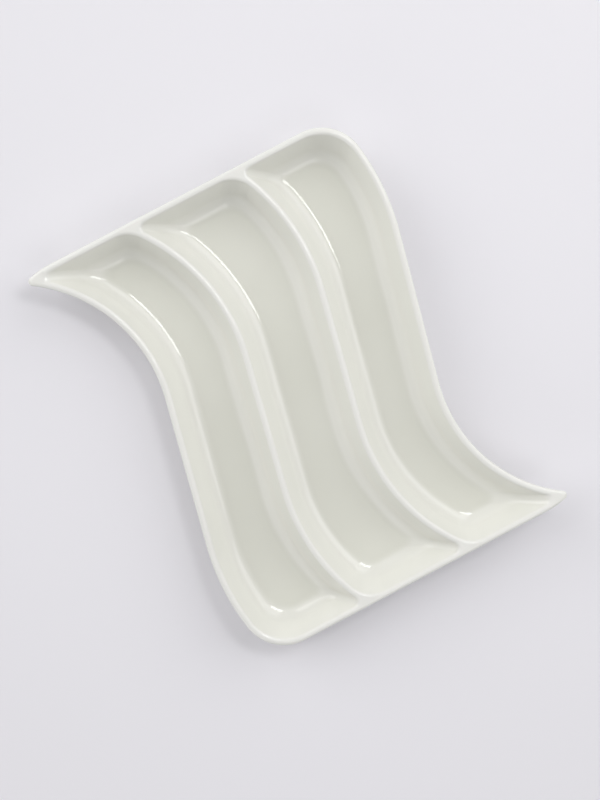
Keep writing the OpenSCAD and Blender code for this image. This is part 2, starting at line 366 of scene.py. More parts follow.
    def left_part(self, k: int, d: float, skin: Skin, stops: Sequence[tuple[float, int]]
                  ) -> list[np.ndarray]:
        """A contour up wave k, round its pointed corner and along the end.

        Args:
            k: Number of the wave, from the left.
            d: Inset from the crest lines.
            skin: Sheet of the wall.
            stops: Places along the end, each with the number of steps that lead to it.

        Returns:
            The points, in one array for each run of the contour.
        """
        wave = self.waves()[k]
        end, r = self.crest_end - d, wave.upper.r + d
        tip_r = self.tip_radius(d, k == 0, skin)
        tip, end_a, eased = self.pointed_corner(k, d, skin)
        ease, bend_r = (-self.ease_out, self.crest_end - self.ease_r), self.ease_r - d
        edge = wave.upper.centre - tip
        tip_a = math.atan2(edge[1], edge[0])
        leave, top = wave.leave_angle(), wave.upper.angle_to(tip)
        split = mix(leave, top, self.match_share(k, skin))
        runs = [
            arc_points(wave.upper.centre, r, leave, split, self.bend_steps, True),
            arc_points(wave.upper.centre, r, split, top, self.match_steps),
            arc_points(tip, tip_r, tip_a + 2 * math.pi if tip_a < 0 else tip_a, end_a,
                       self.corner_steps),
        ]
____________
* Direction:
Give back the whole listing exactly as it reads.

* In response:
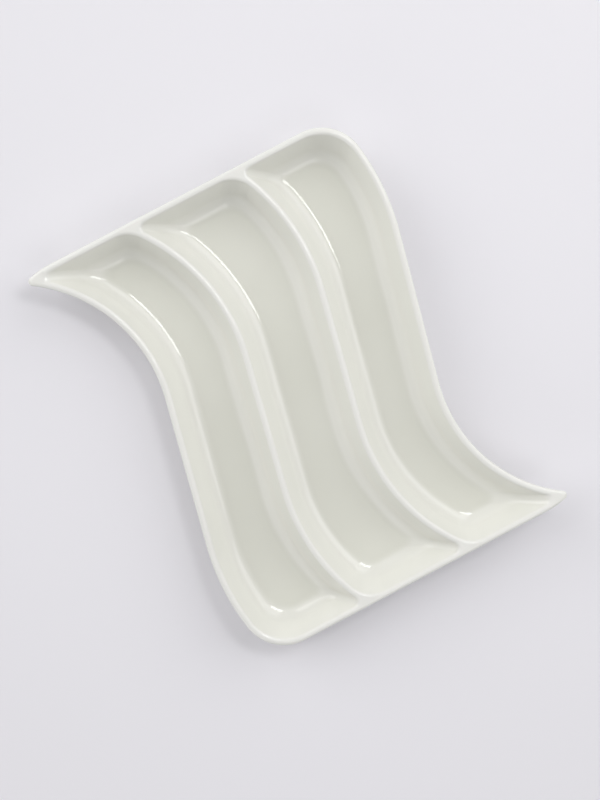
Keep writing the OpenSCAD and Blender code for this image. This is part 2, starting at line 366 of scene.py. More parts follow.
    def left_part(self, k: int, d: float, skin: Skin, stops: Sequence[tuple[float, int]]
                  ) -> list[np.ndarray]:
        """A contour up wave k, round its pointed corner and along the end.

        Args:
            k: Number of the wave, from the left.
            d: Inset from the crest lines.
            skin: Sheet of the wall.
            stops: Places along the end, each with the number of steps that lead to it.

        Returns:
            The points, in one array for each run of the contour.
        """
        wave = self.waves()[k]
        end, r = self.crest_end - d, wave.upper.r + d
        tip_r = self.tip_radius(d, k == 0, skin)
        tip, end_a, eased = self.pointed_corner(k, d, skin)
        ease, bend_r = (-self.ease_out, self.crest_end - self.ease_r), self.ease_r - d
        edge = wave.upper.centre - tip
        tip_a = math.atan2(edge[1], edge[0])
        leave, top = wave.leave_angle(), wave.upper.angle_to(tip)
        split = mix(leave, top, self.match_share(k, skin))
        runs = [
            arc_points(wave.upper.centre, r, leave, split, self.bend_steps, True),
            arc_points(wave.upper.centre, r, split, top, self.match_steps),
            arc_points(tip, tip_r, tip_a + 2 * math.pi if tip_a < 0 else tip_a, end_a,
                       self.corner_steps),
        ]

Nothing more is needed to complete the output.